Во всяком случае, в данный культурный момент он не слишком популярен. Вот неприятно его читать (что нашатырь нюхать) — всё о нищете, лицемерии, эксплуатации, насилии, всё призывы и поучения. Ну, смотреть представления по его пьесам иногда и можно, если предварительно вытрясти из «Трехгрошовой оперы», «Мамаши Кураж…» или «Кавказского мелового круга» их колючую, царапающую социальную начинку. И вообще, Брехт чужд нынешнему состоянию культурного сознания, все еще по преимуществу постмодернистскому, расслабленному и блуждающему по поверхности вещей.
Что же до возможного возрождения интереса к нашему герою, до его потенциальной востребованности… Брехт жил в тяжелые, депрессивные, наполненные войнами и переворотами времена. Нам еще вчера казалось, что такие времена навсегда в прошлом. Да, на дворе тоже революционная эпоха — но это же революция духа, связанная с экологией, гендером, правами меньшинств любого рода. Какое может быть сравнение?
Западная цивилизация живет последние десятилетия словно во сне, в грезе. Для принадлежащих к «золотому миллиарду» — может, даже к двум — всё представляется достижимым, подвластным. Можно менять внешность, возраст, цвет кожи, пол, можно безболезненно отказываться от углеводородов и летать в космические туры.

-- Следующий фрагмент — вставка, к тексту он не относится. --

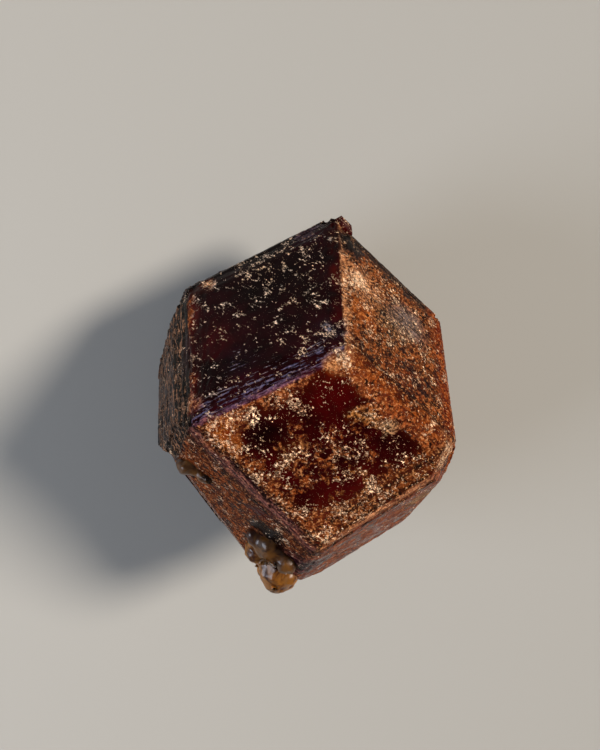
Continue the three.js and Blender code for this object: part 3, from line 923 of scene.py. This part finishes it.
def quartz_material():
    """Smoky amber quartz: half see-through and honey brown, with milky wisps and a waxy surface."""
    made, tree = new_material("amber_quartz")
    node = partial(add_node, tree)
    metres = node("ShaderNodeTexCoord", None, None, "Object")
    place = node(VECTOR, SCALED, {0: metres, "Scale": 1 / MM})
    wisps = {"Vector": place, "Scale": 0.3, "Detail": 5.0, "Roughness": 0.65, "Distortion": 0.8}
    wisps = node(NOISE, None, wisps)
    mottled = node(RANGE, EASED, {"Value": wisps, "From Min": 0.38, "From Max": 0.62})

    # darker and smokier towards the crystal's top
    low = node("ShaderNodeSeparateXYZ", None, {"Vector": place}, "Z")
    smoky = node(MATH, TIMES_PLUS, {0: wisps, 1: SMOKE_WANDER, 2: low})
    smoky = {"Value": smoky, "From Min": 37.5, "From Max": 42.0, "To Min": 1.0, "To Max": 0.4}
    smoky = node(RANGE, EASED, smoky)
    colour = {"Factor": mottled, "A": linear("#4a1e06"), "B": linear("#c47c26")}
    colour = node(MIX, COLOURS, colour, "Result")
    colour = node(VECTOR, SCALED, {0: colour, "Scale": smoky})
    gloss = node(RANGE, None, {"Value": mottled, "To Min": 0.28, "To Max": 0.42})
    ripples = node(NOISE, None, {"Vector": place, "Scale": 0.8, "Detail": 3.0})
    relief = node("ShaderNodeBump", None, {"Strength": 0.35, "Distance": 0.2 * MM, "Height": ripples})
    surface = {"Base Color": colour, "Roughness": gloss, "Normal": relief, "IOR": QUARTZ_IOR}
    surface |= {"Transmission Weight": 0.45, "Specular IOR Level": 0.3}
    shader = node(PRINCIPLED, None, surface)
    depth = node("ShaderNodeVolumeAbsorption", None, {"Color": linear("#f3cb7c"), "Density": 150.0})
    node(MATERIAL_OUTPUT, None, {"Surface": shader, "Volume": depth})
    return made


# ---- the pieces ----


def cleaned(mesh):
    """Merges doubled points and turns the faces outwards."""
    shape = bmesh.new()
    shape.from_mesh(mesh)
    bmesh.ops.remove_doubles(shape, verts=shape.verts, dist=MERGE_DISTANCE)
    bmesh.ops.recalc_face_normals(shape, faces=shape.faces)
    shape.to_mesh(mesh)
    shape.free()


FLECK_EDGE = 0.6  # grains stand where the fleck pattern is higher than this
CLEAR_OF_FLOOR = 0.3 * MM
FROST_SIZES = {"Grains per square metre": 2e7, "Smallest radius": 0.03 * MM, "Largest radius": 0.09 * MM}
FROST_SEED = 11


def frost_tree():
    """Scatters faceted grains over the garnet wherever its finish has flecks."""
    sockets = [("Geometry", GEOMETRY_SOCKET), ("Material", MATERIAL_SOCKET), ("Seed", "NodeSocketInt")]
    sockets += [(name, FLOAT_SOCKET) for name in FROST_SIZES]
    tree, given = new_group("frost", sockets, ("Geometry", GEOMETRY_SOCKET))
    node = partial(add_node, tree)
    position = node("GeometryNodeInputPosition")
    place = node(VECTOR, SCALED, {0: position, "Scale": 1 / MM})
    flecks = node(NAMED_ATTRIBUTE, NUMBERS, {"Name": "flecks"})
    fleck = fleck_nodes(tree, place, flecks)
    within = node(MATH, {"operation": "GREATER_THAN"}, {0: fleck, 1: FLECK_EDGE})
    height = node("ShaderNodeSeparateXYZ", None, {"Vector": position}, "Z")
    raised = node(MATH, {"operation": "GREATER_THAN"}, {0: height, 1: CLEAR_OF_FLOOR})
    within = node(MATH, TIMES, {0: within, 1: raised})
    strewn = {"Mesh": given["Geometry"], "Density": given["Grains per square metre"], "Seed": given["Seed"]}
    strewn = node("GeometryNodeDistributePointsOnFaces", None, strewn).node.outputs
    grain = node("GeometryNodeMeshIcoSphere", None, {"Radius": 1.0, "Subdivisions": 1})

    # each grain's size, shape and turn
    stretch = {"Min": (0.6, 1.0, 0.4), "Max": (1.1, 2.4, 0.8), "Seed": given["Seed"]}
    stretch = node(RANDOM, VECTORS, stretch)
    size = node(RANDOM, NUMBERS, {2: given["Smallest radius"], 3: given["Largest radius"], "Seed": 3}, 1)
    scale = node(VECTOR, SCALED, {0: stretch, "Scale": size})
    turn = node(RANDOM, VECTORS, {"Min": (-0.5, -0.5, 0.0), "Max": (0.5, 0.5, 6.28), "Seed": 5})
    turn = node("FunctionNodeEulerToRotation", None, {0: turn})
    turned = {0: strewn["Rotation"], 1: turn}
    turned = node("FunctionNodeRotateRotation", {"rotation_space": "LOCAL"}, turned)
    grains = {"Points": strewn["Points"], "Selection": within, "Instance": grain}
    grains |= {"Rotation": turned, "Scale": scale}
    grains = node("GeometryNodeInstanceOnPoints", None, grains)
    tone = node(RANDOM, NUMBERS, {2: 0.3, 3: 1.0, "Seed": 7}, 1)
    toned = {"Geometry": grains, "Name": "tone", "Value": tone}
    toned = node("GeometryNodeStoreNamedAttribute", {**NUMBERS, "domain": "INSTANCE"}, toned)
    return ended(tree, toned, given["Material"])


garnet = garnet_material()
body = new_object("garnet_body", grid_mesh("garnet_body", HULL_PLANES, GRID_STEPS))
grown(body, garnet_tree(), {"Material": garnet, **GARNET_SIZES})
frost = new_object("frost_grains", body.data.copy())
grown(frost, frost_tree(), {"Material": frost_material(), "Seed": FROST_SEED, **FROST_SIZES})

tip_planes = [(Vector(direction).normalized(), TIP_DISTANCE) for direction, _, _ in FACES.values()]
tip_mesh = grid_mesh("tip_crystal", tip_planes, TIP_GRID_STEPS, TIP_CENTRE, TIP_FINISH)
cleaned(tip_mesh)
tip_mesh.materials.append(garnet)
tip = new_object("tip_crystal", tip_mesh)

LUMP_CELL = 0.25 * MM  # of the mesh that joins the lumps
LUMP_SMOOTHING = 30  # rounds, which fill the clefts between lumps
SWELL_CELLS, SWELL_HEIGHT = 260, 0.5  # cells for each metre, and height in millimetres
DIMPLE_CELLS, DIMPLE_HEIGHT = 520, 0.2
QUARTZ_SUNK = 0.15  # how far the skin is drawn in, in millimetres

quartz_shape = bmesh.new()
for middle, half_sizes in QUARTZ_LUMPS + QUARTZ_KNOBS:
    place_and_size = Matrix.LocRotScale(CENTRE + Vector(middle) * MM, None, Vector(half_sizes) * MM)
    bmesh.ops.create_icosphere(quartz_shape, subdivisions=4, radius=1.0, matrix=place_and_size)
quartz_mesh = bpy.data.meshes.new("quartz_lumps")
quartz_shape.to_mesh(quartz_mesh)
quartz_shape.free()
quartz = new_object("quartz_lumps", quartz_mesh)
remesh = quartz.modifiers.new("joined", "REMESH")
remesh.mode = "VOXEL"
remesh.voxel_size = LUMP_CELL
smooth = quartz.modifiers.new("smoothed", "SMOOTH")
smooth.iterations = LUMP_SMOOTHING
applied(quartz)
for vertex in quartz.data.vertices:
    swell = noise.fractal(vertex.co * SWELL_CELLS, 0.8, 2.1, 3) * SWELL_HEIGHT
    dimple = abs(noise.noise(vertex.co * DIMPLE_CELLS)) * DIMPLE_HEIGHT
    vertex.co -= vertex.normal * (swell + dimple + QUARTZ_SUNK) * MM
quartz.data.materials.append(quartz_material())
quartz.data.shade_smooth()

for piece, slot in ((body, "garnet"), (frost, "garnet"), (tip, "garnet"), (quartz, "amber_quartz")):
    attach(piece, "root")
    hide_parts("garnet_crystal")


# ---- floor, camera and light ----

FLOOR_SIZE = 12
CAMERA_AT = Vector((-33.7, 40.8, 183.6))  # in millimetres from the crystal's centre, as is AIM_AT
AIM_AT = Vector((-2.1, 8.0, -1.8))
UP_IN_VIEW = Vector((-0.115, 0.974, -0.192))
LENS = 52.8
NEAREST_SEEN = 0.01
UP_FOR_LIGHTS = Vector((0.1, 0.9, 0.4))
LIGHT_DISTANCE = 0.5
# Each light: its kind, the direction that it stands in, its colour and its settings.
LIGHTS = {
    "key": ("SUN", (0.31, 0.175, 0.35), "#fff4e6", {"energy": 3.9, "angle": radians(16)}),
    "fill": (
        "AREA",
        (-0.9, -0.3, 0.4),
        "#e8f0ff",
        {"shape": "DISK", "size": 0.3, "energy": 0.5, "spread": radians(90)},
    ),
}
ROOM_COLOUR, ROOM_STRENGTH = "#d8dade", 0.18


def looking(at, target, up):
    """The matrix of a camera or light at a point, turned to a target."""
    back = (at - target).normalized()
    right = up.cross(back).normalized()
    return Matrix.LocRotScale(at, Matrix((right, back.cross(right), back)).transposed(), None)


bpy.ops.mesh.primitive_plane_add(size=FLOOR_SIZE)
floor = bpy.context.object
floor.name = "floor"
paper, paper_tree = new_material("matt_paper")
paper_shader = add_node(paper_tree, PRINCIPLED, None, {"Base Color": linear("#abaaa6"), "Roughness": 0.9})
add_node(paper_tree, MATERIAL_OUTPUT, None, {"Surface": paper_shader})
floor.data.materials.append(paper)

camera = new_object("camera", bpy.data.cameras.new("camera"))
camera.data.lens = LENS
camera.data.clip_start = NEAREST_SEEN
camera.matrix_world = looking(CENTRE + CAMERA_AT * MM, CENTRE + AIM_AT * MM, UP_IN_VIEW)
bpy.context.scene.camera = camera

for name, (kind, direction, colour, settings) in LIGHTS.items():
    light = new_object(name, bpy.data.lights.new(name, kind))
    light.data.color = linear(colour)[:3]
    for setting, value in settings.items():
        setattr(light.data, setting, value)
    at = CENTRE + Vector(direction).normalized() * LIGHT_DISTANCE
    light.matrix_world = looking(at, CENTRE, UP_FOR_LIGHTS)

world = bpy.data.worlds.new("room")
world.use_nodes = True
bpy.context.scene.world = world
background = world.node_tree.nodes["Background"]
background.inputs["Color"].default_value = linear(ROOM_COLOUR)
background.inputs["Strength"].default_value = ROOM_STRENGTH
bpy.context.scene.view_settings.view_transform = "Standard"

Можно влиять в желаемом направлении на будущее, а пожалуй, и на прошлое (во всяком случае, кинематограф показывает нам, что этнический плюрализм существовал в Европе всегда и в средневековой Англии с Шотландией имелись лорды с черной кожей). Рыночная экономика сделала огромные успехи, язвы капитализма излечены — живем в кущах потребительского рая.
Сегодня многое меняется. Разноцветные воздушные шары иллюзий сморщиваются — из них выходит воздух. Природа берет реванш у человечества, терзая его тайфунами, наводнениями, засухами и прочими катаклизмами. Зеленая энергетика не способна восполнить текущий дефицит топливных ресурсов. Цены растут, как и безработица, уровень жизни людей даже в богатых странах падает. Нехватки, неопределенность, тревога… А самое главное — грохочут по миру барабаны войны. И вновь актуально звучат слова:
Это год, о котором будут говорить.
Это год, о котором будут молчать.
Старики видят смерть юнцов.
Глупцы видят смерть мудрецов.
Земля уже не родит, а жрет.
Небо источает не дождь, а железо.
(Перевод Б. Слуцкого)
Брехт, ненавистник всякого пафоса, писал об очень прозаических вещах: о нужде и несправедливости, о хлебе, чаще всего черством, и похлебке, об урожае, о деревьях, плодоносящих или засыхающих, о том, что запасы доброты, любви, счастья скудны в наличном — подлежащем изменению — мире. И о том, что не следует доверять ярким фантомам и поверхностному глянцу.
Брехт — тот, кто опускает с небес надежд и желаний на суровую землю, где полно проблем, где требуются ясность взгляда, готовность к пониманию и борьбе. В нынешней пасмурной исторической ситуации его возвращение не выглядит невозможным.